#### [STATED GOAL]
Reproduce each of the lines word for word.

#### [INFORMATION SUPPLIED]
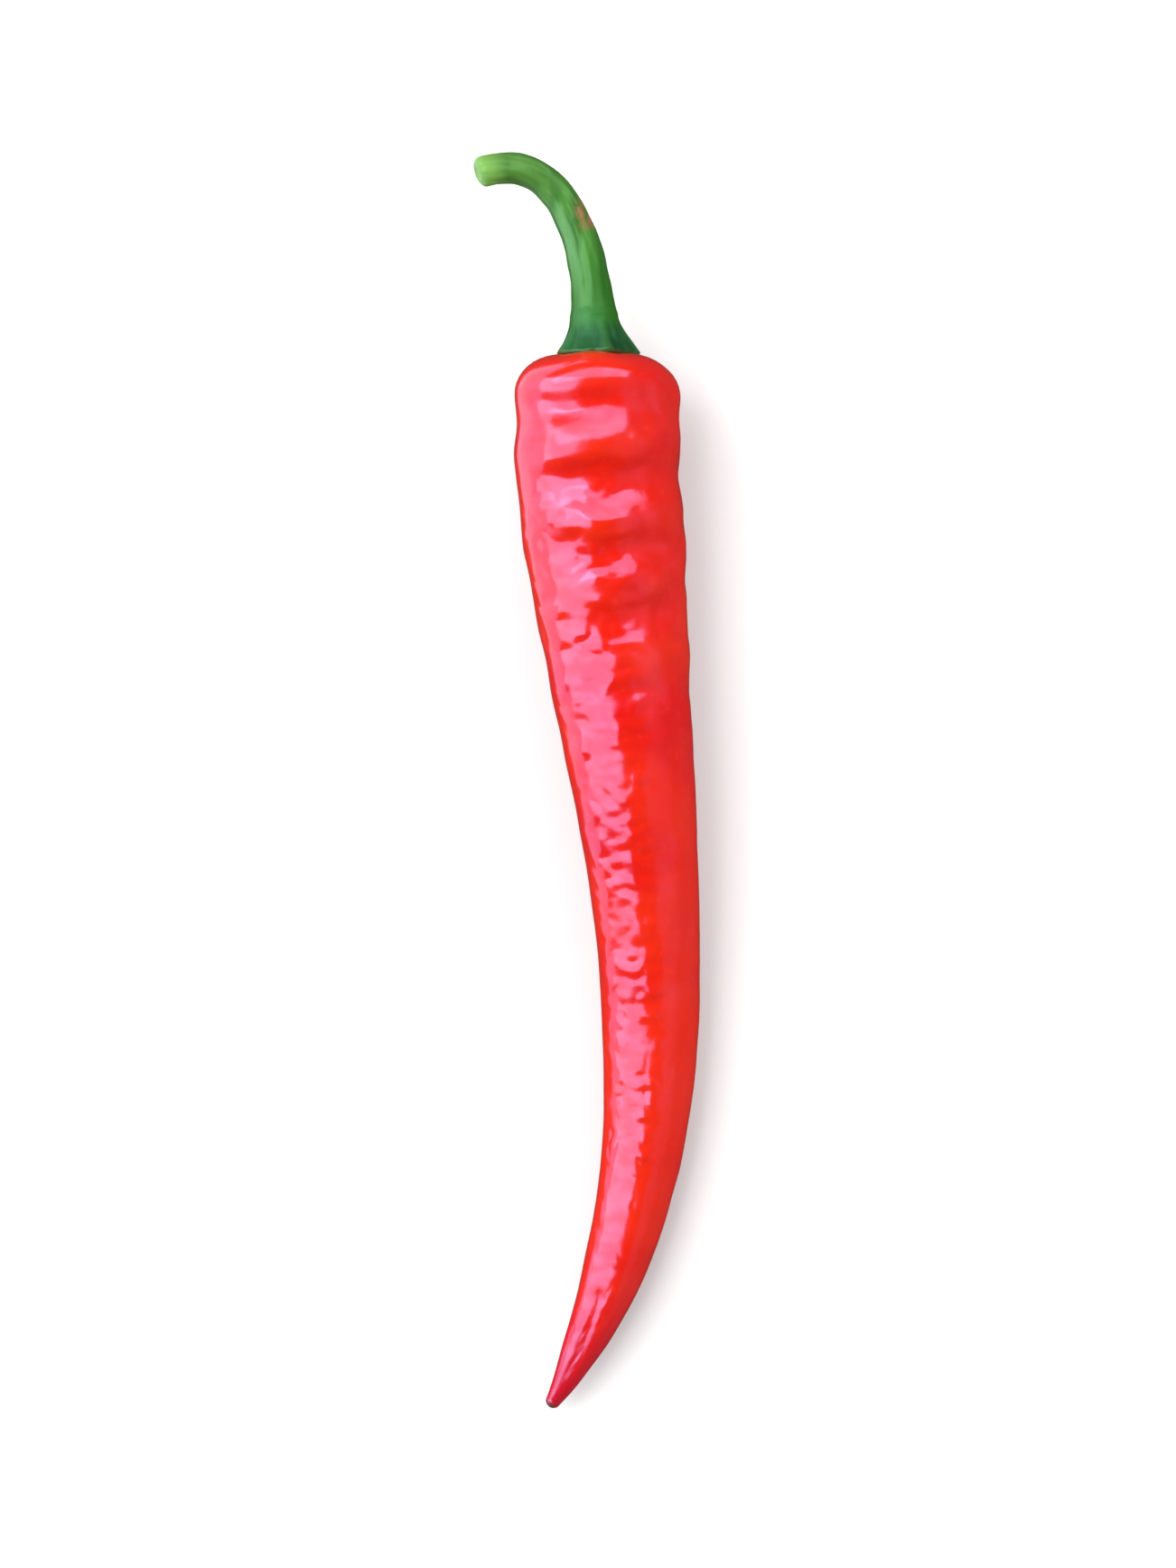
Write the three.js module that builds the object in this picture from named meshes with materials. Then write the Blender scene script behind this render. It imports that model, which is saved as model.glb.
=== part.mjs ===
// A ripe chilli pepper, picked with its stem, lying on a flat surface.
//
// Three organs make it up: the long red pod, the green calyx that sits on the pod's crown, and the stem, which
// leaves the calyx and bends over into a hook. Each one starts as a lathed form on a straight axis. It is shaped
// there, with its lobes, ripples and sepals, and is then laid along its own curved middle line.
//
// Millimetres, +Z up. The pod's tip points towards -Y and the stem towards +Y. The origin is under the middle of
// the whole chilli, on the surface that it lies on.
import * as THREE from "three";

const { MathUtils, Vector2, Vector3 } = THREE;
const UP = new Vector3(0, 0, 1);

// Pod
const POD_SPAN = 135; // crown to tip, straight along Y
const SHOULDER_RADIUS = 10.7; // the widest place
const TIP_RADIUS = 1; // of the rounded end
const CROWN_RADIUS = 4.6; // the level top, before it rounds over into the shoulder
const SHOULDER_ROUND = 5; // how far down the sides that rounding reaches
const CROWN_DIP = 0.6; // the hollow that the calyx sits in
const BOW = 7.1; // how far the middle line swings towards +X
const BOW_DISTANCE = 84; // from the crown to where it has swung furthest
const TIP_SWEEP = 13; // how far the tip comes back towards -X
const ARCH_START = 22; // distance from the crown where the underside leaves the surface
const ARCH_LENGTH = 66; // from there to where it comes down again
const ARCH_RISE = 1.2; // how far it lifts between the two
const TIP_RISE = 2.6; // how far the tip's underside lifts off the surface
const TIP_RISE_LENGTH = 34; // the length of pod that this lifting takes
const REST_PRESS = 0.35; // how deep the underside is pressed flat where it lies

// The pod's outline below the crown: share of its length, share of the shoulder radius.
const POD_OUTLINE = [
  [0, 0.965],
  [0.07, 0.998],
  [0.12, 0.99],
  [0.2, 0.932],
  [0.3, 0.832],
  [0.4, 0.745],
  [0.5, 0.665],
  [0.6, 0.582],
  [0.7, 0.516],
  [0.78, 0.464],
  [0.85, 0.39],
  [0.91, 0.287],
  [0.96, 0.18],
];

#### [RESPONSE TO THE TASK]
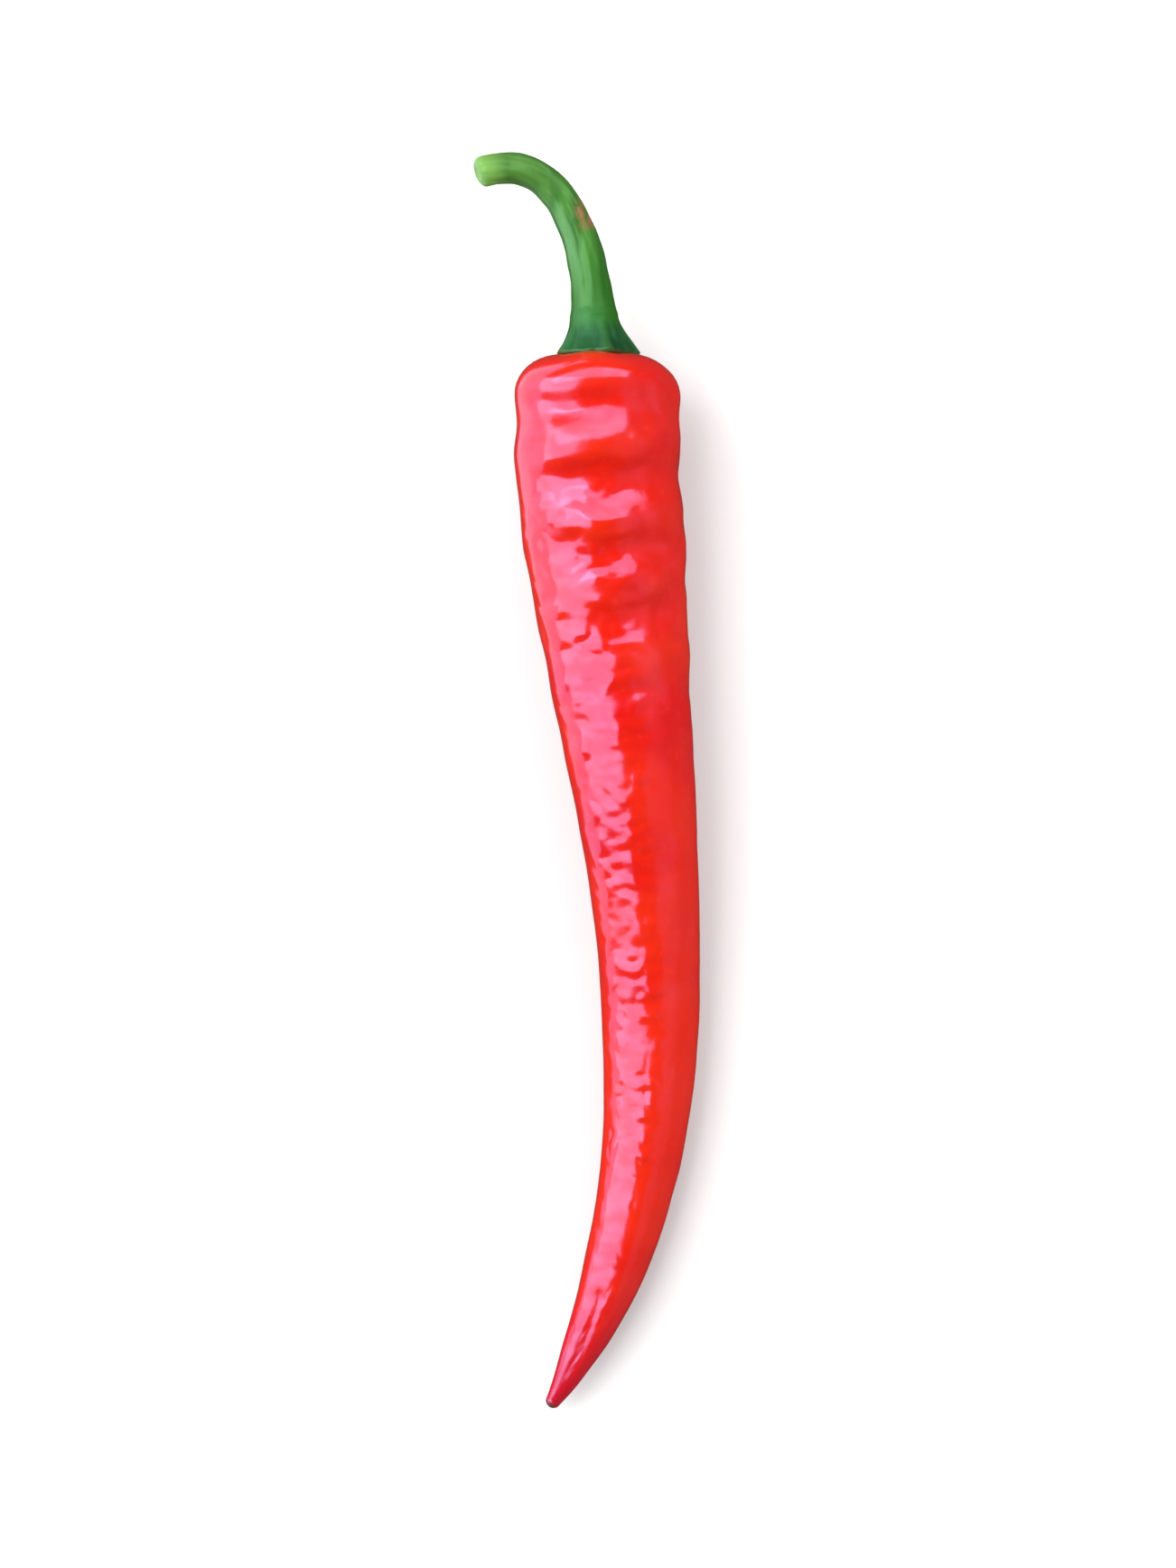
Write the three.js module that builds the object in this picture from named meshes with materials. Then write the Blender scene script behind this render. It imports that model, which is saved as model.glb.
=== part.mjs ===
// A ripe chilli pepper, picked with its stem, lying on a flat surface.
//
// Three organs make it up: the long red pod, the green calyx that sits on the pod's crown, and the stem, which
// leaves the calyx and bends over into a hook. Each one starts as a lathed form on a straight axis. It is shaped
// there, with its lobes, ripples and sepals, and is then laid along its own curved middle line.
//
// Millimetres, +Z up. The pod's tip points towards -Y and the stem towards +Y. The origin is under the middle of
// the whole chilli, on the surface that it lies on.
import * as THREE from "three";

const { MathUtils, Vector2, Vector3 } = THREE;
const UP = new Vector3(0, 0, 1);

// Pod
const POD_SPAN = 135; // crown to tip, straight along Y
const SHOULDER_RADIUS = 10.7; // the widest place
const TIP_RADIUS = 1; // of the rounded end
const CROWN_RADIUS = 4.6; // the level top, before it rounds over into the shoulder
const SHOULDER_ROUND = 5; // how far down the sides that rounding reaches
const CROWN_DIP = 0.6; // the hollow that the calyx sits in
const BOW = 7.1; // how far the middle line swings towards +X
const BOW_DISTANCE = 84; // from the crown to where it has swung furthest
const TIP_SWEEP = 13; // how far the tip comes back towards -X
const ARCH_START = 22; // distance from the crown where the underside leaves the surface
const ARCH_LENGTH = 66; // from there to where it comes down again
const ARCH_RISE = 1.2; // how far it lifts between the two
const TIP_RISE = 2.6; // how far the tip's underside lifts off the surface
const TIP_RISE_LENGTH = 34; // the length of pod that this lifting takes
const REST_PRESS = 0.35; // how deep the underside is pressed flat where it lies

// The pod's outline below the crown: share of its length, share of the shoulder radius.
const POD_OUTLINE = [
  [0, 0.965],
  [0.07, 0.998],
  [0.12, 0.99],
  [0.2, 0.932],
  [0.3, 0.832],
  [0.4, 0.745],
  [0.5, 0.665],
  [0.6, 0.582],
  [0.7, 0.516],
  [0.78, 0.464],
  [0.85, 0.39],
  [0.91, 0.287],
  [0.96, 0.18],
];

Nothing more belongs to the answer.